* Work required *
Copy out the final stretch of the listing: the line that contains "make_hinge_pin()" and all lines after it, exactly as they appear.
___
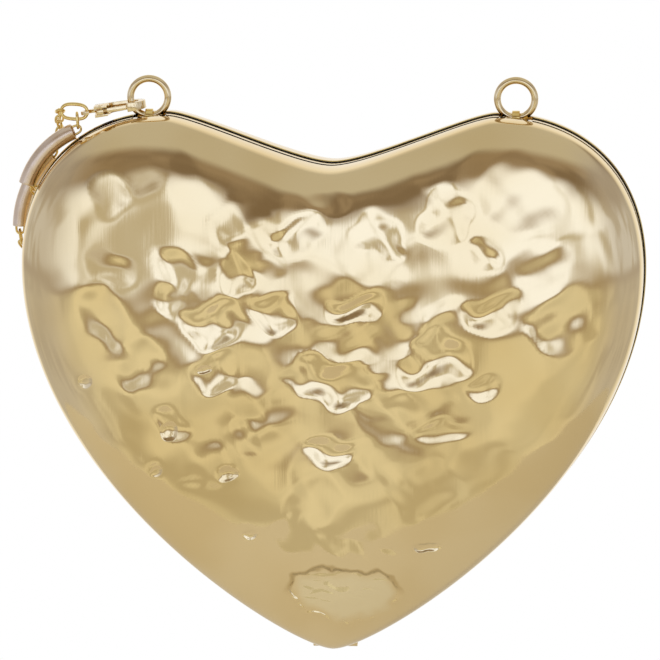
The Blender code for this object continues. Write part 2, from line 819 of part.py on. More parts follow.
def curve_between(start, end, handle):
    """A curve that leaves both hooks along their ways, and how far along it each point lies."""
    points = bezier(start.place, start.place + handle * start.way, end.place + handle * end.way, end.place, 60)
    points.append(end.place)
    lengths = [0.0]
    for near, far in zip(points, points[1:]):
        lengths.append(lengths[-1] + (far - near).length)
    return points, lengths


def fit_curve(start, end, wanted):
    """The curve between two hooks that has the wanted length."""
    low = 0.0
    high = wanted
    for _ in range(30):
        middle = (low + high) / 2
        if curve_between(start, end, middle)[1][-1] < wanted:
            low = middle
        else:
            high = middle
    return curve_between(start, end, low)


def make_link(name, centre, along, aside):
    mesh = bmesh.new()
    add_link(mesh, centre, along, aside, LINK_LENGTH, LINK_WIDTH, LINK_WIRE)
    finish(name, mesh, gold(name))


def make_chain(name, count, start, end):
    """Links from one hook to another, turned crosswise in turn."""
    points, lengths = fit_curve(start, end, start.grip + end.grip + LINK_PITCH * (count - 1))
    across = [start.aside()]
    for near, far in zip(points, points[1:]):
        way = (far - near).normalized()
        across.append((across[-1] - across[-1].dot(way) * way).normalized())
    way = (points[-1] - points[-2]).normalized()
    over = way.cross(across[-1])
    goal = end.aside()
    lag = math.atan2(goal.dot(over), goal.dot(across[-1])) - (count - 1) * math.pi / 2
    lag = 0.0 if isinstance(end, OpenEnd) else (lag + math.pi / 2) % math.pi - math.pi / 2
    run = lengths[-1] - start.grip - end.grip
    for index in range(count):
        wanted = start.grip + run * index / (count - 1)
        step = max(1, sum(length < wanted for length in lengths))
        share = (wanted - lengths[step - 1]) / (lengths[step] - lengths[step - 1])
        centre = points[step - 1].lerp(points[step], share)
        along = (points[step] - points[step - 1]).normalized()
        turn = index * math.pi / 2 + lag * index / (count - 1)
        aside = math.cos(turn) * across[step] + math.sin(turn) * along.cross(across[step])
        make_link(f"{name}_{index + 1}", centre, along, aside)


TUBE_A = Tube("strap_tube_a", TUBE_A_TOP, TUBE_A_END)
TUBE_B = Tube("strap_tube_b", TUBE_B_TOP, TUBE_B_END)
TUBE_C = Tube("strap_tube_c", TUBE_C_TOP, TUBE_C_END)
TUBE_D = Tube("strap_tube_d", TUBE_D_TOP, TUBE_D_END)


def mouth(tube, at_top):
    """The hook that the bar across a tube's mouth makes for a chain."""
    bar, _, travel = tube.bar(at_top)
    return Hook(bar, -travel if at_top else travel, tube.facing, BAR_RADIUS)


def make_strap():
    for tube in (TUBE_A, TUBE_B, TUBE_C, TUBE_D):
        tube.make()
    eye = on_clasp(EYE_AT, -EYE_OFFSET)
    along = (strap_place(OVAL_FAR) - eye).normalized()
    aside = along.cross(Vector((0, 1, 0))).normalized()
    centre = eye + (OVAL_LENGTH / 2 - OVAL_WIRE) * along
    mesh = bmesh.new()
    add_link(mesh, centre, along, aside, OVAL_LENGTH, OVAL_WIDTH, OVAL_WIRE)
    finish("oval_link", mesh, gold("oval_link"))
    side = centre + (OVAL_WIDTH / 2 - OVAL_WIRE) * aside - OVAL_HOOK * along
    end = centre + (OVAL_LENGTH / 2 - OVAL_WIRE) * along
    a_mouth = mouth(TUBE_A, True)
    make_link("link_a_1", a_mouth.place + a_mouth.grip * a_mouth.way, a_mouth.way, a_mouth.aside())
    through = a_mouth.place + LINK_LENGTH / 2 * a_mouth.way
    hanger = Hook(side, through - side, along, OVAL_WIRE)
    hung = through - (LINK_LENGTH / 2 - LINK_WIRE) * hanger.way
    make_link("link_a_2", hung, hanger.way, hanger.aside())
    make_chain("link_b", LINKS_B, Hook(end, Vector(OVAL_WAY), aside, OVAL_WIRE), mouth(TUBE_B, True))
    make_chain("link_c", LINKS_C, mouth(TUBE_B, False), mouth(TUBE_C, True))
    make_chain("link_d", LINKS_D, mouth(TUBE_C, False), mouth(TUBE_D, True))
    open_end = OpenEnd(strap_place(STRAP_OPEN_END), -Vector(OPEN_WAY))
    make_chain("link_e", LINKS_E, mouth(TUBE_D, False), open_end)


def main():
    clear_scene()
    notches = [ring_notch("notch_left", -1), ring_notch("notch_right", 1)]
    relief = hinge_relief("hinge_relief", RELIEF_REACH)
    leaf_room = hinge_relief("leaf_room", LEAF_REACH + FIT_GAP)
    slot = bracket_slot()
    for half in (FRONT, BACK):
        make_shell(half, [*notches, relief])
        make_frame(half, notches, [relief])
        make_lining(half, [*notches, leaf_room, slot])
    make_catch(-1, "catch_plate", "catch_plate_bracket")
    make_catch(1, "catch_magnet", "catch_magnet_bracket")
    pitch = KNUCKLE_LENGTH + KNUCKLE_GAP
    make_hinge_leaf("hinge_leaf_front", -1, [0.0])
    make_hinge_leaf("hinge_leaf_back", 1, [-pitch, pitch])
    make_hinge_pin()
    for side, word in ((-1, "left"), (1, "right")):
        make_ring("ring_" + word, side)
        make_staple("ring_staple_" + word, side)
    make_clasp()
    make_strap()


main()
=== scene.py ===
"""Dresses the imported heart-shaped evening bag: hammered shells, bright rims, rings, clasp and strap."""

import json
import math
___
* Written solution *
    make_hinge_pin()
    for side, word in ((-1, "left"), (1, "right")):
        make_ring("ring_" + word, side)
        make_staple("ring_staple_" + word, side)
    make_clasp()
    make_strap()


main()
=== scene.py ===
"""Dresses the imported heart-shaped evening bag: hammered shells, bright rims, rings, clasp and strap."""

import json
import math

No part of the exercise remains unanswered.